Further subgroup analyses were performed including only cases with hemispheric stroke lesions to compare the ipsi- and contralesional hippocampal segmentation result: (1) groups are compared with paired t-tests and (2) Spearman correlation to determine the relationship of evaluation metrics and stroke volume for both groups.

Finally, the mean (dis)similarities between the algorithms were visualized using metric multidimensional scaling (MDS) as a dimension reduction technique. For this purpose, the corresponding pairwise Euclidean distances were calculated for all segmentation pairs. The evaluation metrics for each pair were first averaged within a patient (across hemispheres) and then across all patients to generate mean evaluation metrics. For volumetric similarity and DICE score, all values were previously subtracted from 1 to obtain dissimilarity measures.

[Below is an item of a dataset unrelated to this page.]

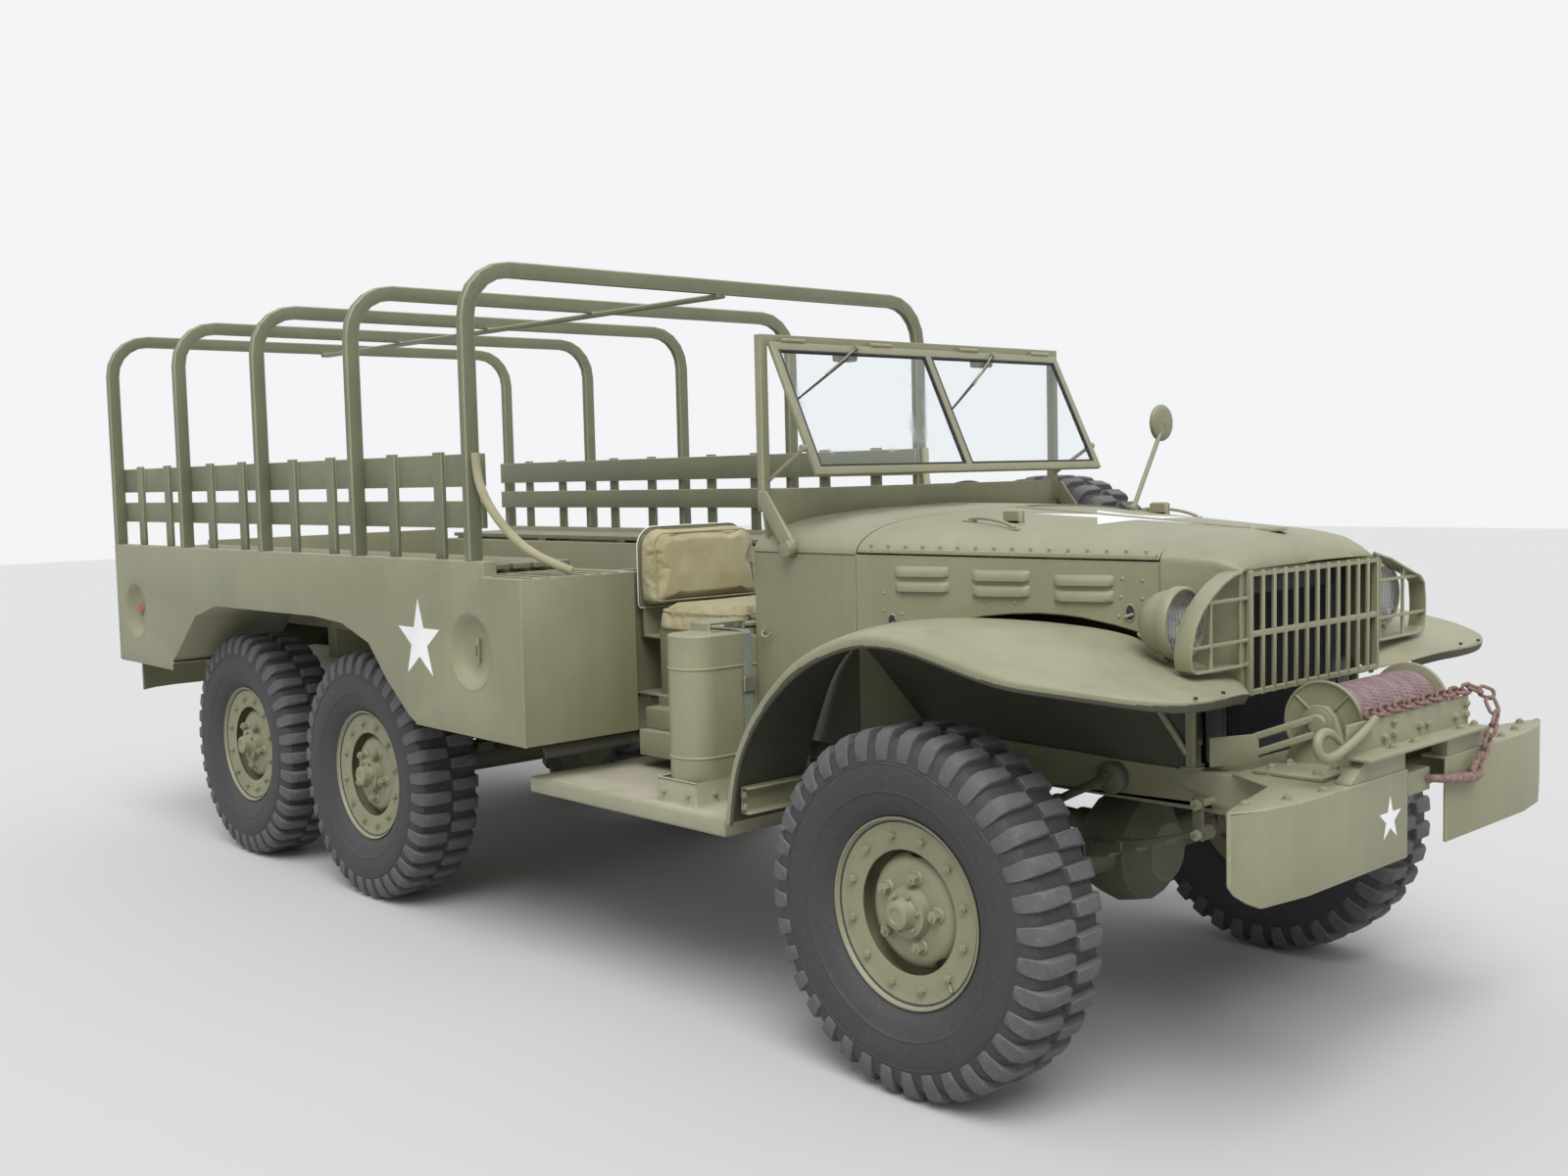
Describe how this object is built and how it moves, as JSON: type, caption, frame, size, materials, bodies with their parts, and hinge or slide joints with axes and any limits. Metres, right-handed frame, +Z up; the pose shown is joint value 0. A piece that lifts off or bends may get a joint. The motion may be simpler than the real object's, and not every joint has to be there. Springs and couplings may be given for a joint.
{
  "type": "open cab cargo truck",
  "caption": "Open-cab military cargo truck with a front winch, bows over a steel cargo body, a spare wheel and a tandem rear axle.",
  "frame": {"origin": "on the ground under the middle of the truck's box", "axes": "+X forward, +Y to the truck's left, +Z up"},
  "size_m": [5.743, 2.108, 2.2],
  "materials": {
    "paint": "semi-matt olive paint, lightly dusted",
    "dark_metal": "matt, oily",
    "tyre": "matt rubber, dusty",
    "canvas": "coarse woven canvas",
    "board": "painted olive, matt",
    "glass": "clear flat glass",
    "lens": "fluted clear glass",
    "rust": "rusty, matt",
    "bare_steel": "dull steel"
  },
  "bodies": {
    "truck": {"spare_wheel": "paint", "spare_tyre": "tyre", "spare_carrier": "paint", "rear_axles": "dark_metal", "front_axle": "dark_metal", "frame": "paint", "leaf_springs": "dark_metal", "engine": "dark_metal", "radiator": "dark_metal", "driveline": "dark_metal", "exhaust": "dark_metal", "fuel_tank": "paint", "grille_guard": "paint", "lamps": "paint", "front_fenders": "paint", "hood_nose": "paint", "hood_sides": "paint", "cowl": "paint", "cab_floor": "paint", "seat_frames": "paint", "seat_pads": "canvas", "running_boards": "paint", "fuel_can": "paint", "cargo_body": "paint", "bows": "board", "side_racks": "board", "bumpers": "paint", "winch_frame": "paint", "winch_chain": "rust", "windshield_frame": "paint", "vent_frame": "paint", "windshield_glass": "glass", "steering_column": "dark_metal", "mirror": "paint", "seat_straps": "canvas"},
    "knuckle_left": {"knuckle_left": "dark_metal"},
    "knuckle_right": {"knuckle_right": "dark_metal"},
    "tie_rod": {"tie_rod": "dark_metal"},
    "hood_left": {"hood_left": "paint"},
    "hood_right": {"hood_right": "paint"},
    "tailgate": {"tailgate": "paint"},
    "troop_seat_left": {"troop_seat_left": "board"},
    "troop_seat_right": {"troop_seat_right": "board"},
    "winch_drum": {"winch_drum": "paint", "winch_cable": "rust"},
    "steering_wheel": {"steering_wheel": "dark_metal"},
    "wheel_front_left": {"wheel_front_left": "paint", "tyre_front_left": "tyre"},
    "wheel_front_right": {"wheel_front_right": "paint", "tyre_front_right": "tyre"},
    "wheel_middle_left": {"wheel_middle_left": "paint", "tyre_middle_left": "tyre"},
    "wheel_middle_right": {"wheel_middle_right": "paint", "tyre_middle_right": "tyre"},
    "wheel_rear_left": {"wheel_rear_left": "paint", "tyre_rear_left": "tyre"},
    "wheel_rear_right": {"wheel_rear_right": "paint", "tyre_rear_right": "tyre"}
  },
  "joints": [
    {"name": "wheel_front_left_spin", "type": "hinge", "parent": "knuckle_left", "child": "wheel_front_left", "pos_m": [1.9775, 0.822, 0.454], "axis": [0, 1, 0], "continuous": true},
    {"name": "wheel_front_right_spin", "type": "hinge", "parent": "knuckle_right", "child": "wheel_front_right", "pos_m": [1.9775, -0.822, 0.454], "axis": [0, 1, 0], "continuous": true},
    {"name": "wheel_middle_left_spin", "type": "hinge", "parent": "truck", "child": "wheel_middle_left", "pos_m": [-0.6895, 0.822, 0.454], "axis": [0, 1, 0], "continuous": true},
    {"name": "wheel_middle_right_spin", "type": "hinge", "parent": "truck", "child": "wheel_middle_right", "pos_m": [-0.6895, -0.822, 0.454], "axis": [0, 1, 0], "continuous": true},
    {"name": "wheel_rear_left_spin", "type": "hinge", "parent": "truck", "child": "wheel_rear_left", "pos_m": [-1.7055, 0.822, 0.454], "axis": [0, 1, 0], "continuous": true},
    {"name": "wheel_rear_right_spin", "type": "hinge", "parent": "truck", "child": "wheel_rear_right", "pos_m": [-1.7055, -0.822, 0.454], "axis": [0, 1, 0], "continuous": true},
    {"name": "steer_left", "type": "hinge", "parent": "truck", "child": "knuckle_left", "pos_m": [1.9775, 0.68, 0.454], "axis": [0, 0, 1], "range_deg": [-28, 28]},
    {"name": "steer_right", "type": "hinge", "parent": "truck", "child": "knuckle_right", "pos_m": [1.9775, -0.68, 0.454], "axis": [0, 0, 1], "range_deg": [-28, 28]},
    {"name": "tie_rod_swing", "type": "hinge", "parent": "knuckle_left", "child": "tie_rod", "pos_m": [1.8075, 0.68, 0.347], "axis": [0, 0, 1], "range_deg": [-28, 28]},
    {"name": "steering_wheel_turn", "type": "hinge", "parent": "truck", "child": "steering_wheel", "pos_m": [1, 0.345, 1.31], "axis": [-0.7799, 0, 0.6259], "range_deg": [-425, 425]},
    {"name": "hood_left_lift", "type": "hinge", "parent": "truck", "child": "hood_left", "pos_m": [1.6035, 0, 1.405], "axis": [0.9974, 0, -0.0719], "range_deg": [0, 80]},
    {"name": "hood_right_lift", "type": "hinge", "parent": "truck", "child": "hood_right", "pos_m": [1.6035, 0, 1.405], "axis": [-0.9974, 0, 0.0719], "range_deg": [0, 80]},
    {"name": "tailgate_drop", "type": "hinge", "parent": "truck", "child": "tailgate", "pos_m": [-2.7065, 0, 0.922], "axis": [0, -1, 0], "range_deg": [0, 90]},
    {"name": "troop_seat_left_fold", "type": "hinge", "parent": "truck", "child": "troop_seat_left", "pos_m": [0, 0.96, 1.237], "axis": [-1, 0, 0], "range_deg": [0, 90]},
    {"name": "troop_seat_right_fold", "type": "hinge", "parent": "truck", "child": "troop_seat_right", "pos_m": [0, -0.96, 1.237], "axis": [1, 0, 0], "range_deg": [0, 90]},
    {"name": "winch_turn", "type": "hinge", "parent": "truck", "child": "winch_drum", "pos_m": [2.692, 0, 0.905], "axis": [0, 1, 0], "continuous": true}
  ],
  "couplings": [
    {"joint": "steer_right", "follows": "steer_left", "ratio": 1},
    {"joint": "tie_rod_swing", "follows": "steer_left", "ratio": -1},
    {"joint": "steering_wheel_turn", "follows": "steer_left", "ratio": 15}
  ]
}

The final distance matrices were determined using the cmdscale function53 to find the best-fitting two-dimensional representation of all mean segmentation algorithm results.

The resulting MDS maps visualized (dis)similarity between the mean segmentation results so that the distances among each pair of points correlate as best as possible to the dissimilarity between those two algorithms. Please note, the orientation of the MDS maps is entirely arbitrary and does not contain any information. For better comparison, the maps were centered on the STAPLE algorithm and rotated. Residual plots and stress values were depicted to display the goodness of fit to conform the configuration of the MDS map to the mean distance matrices.

To improve visualization, Delaunay triangulation was generated for the MDS maps to connect the most similar algorithms by an edge, using the tri.mesh function of the interp package 1.1-354 implemented in R.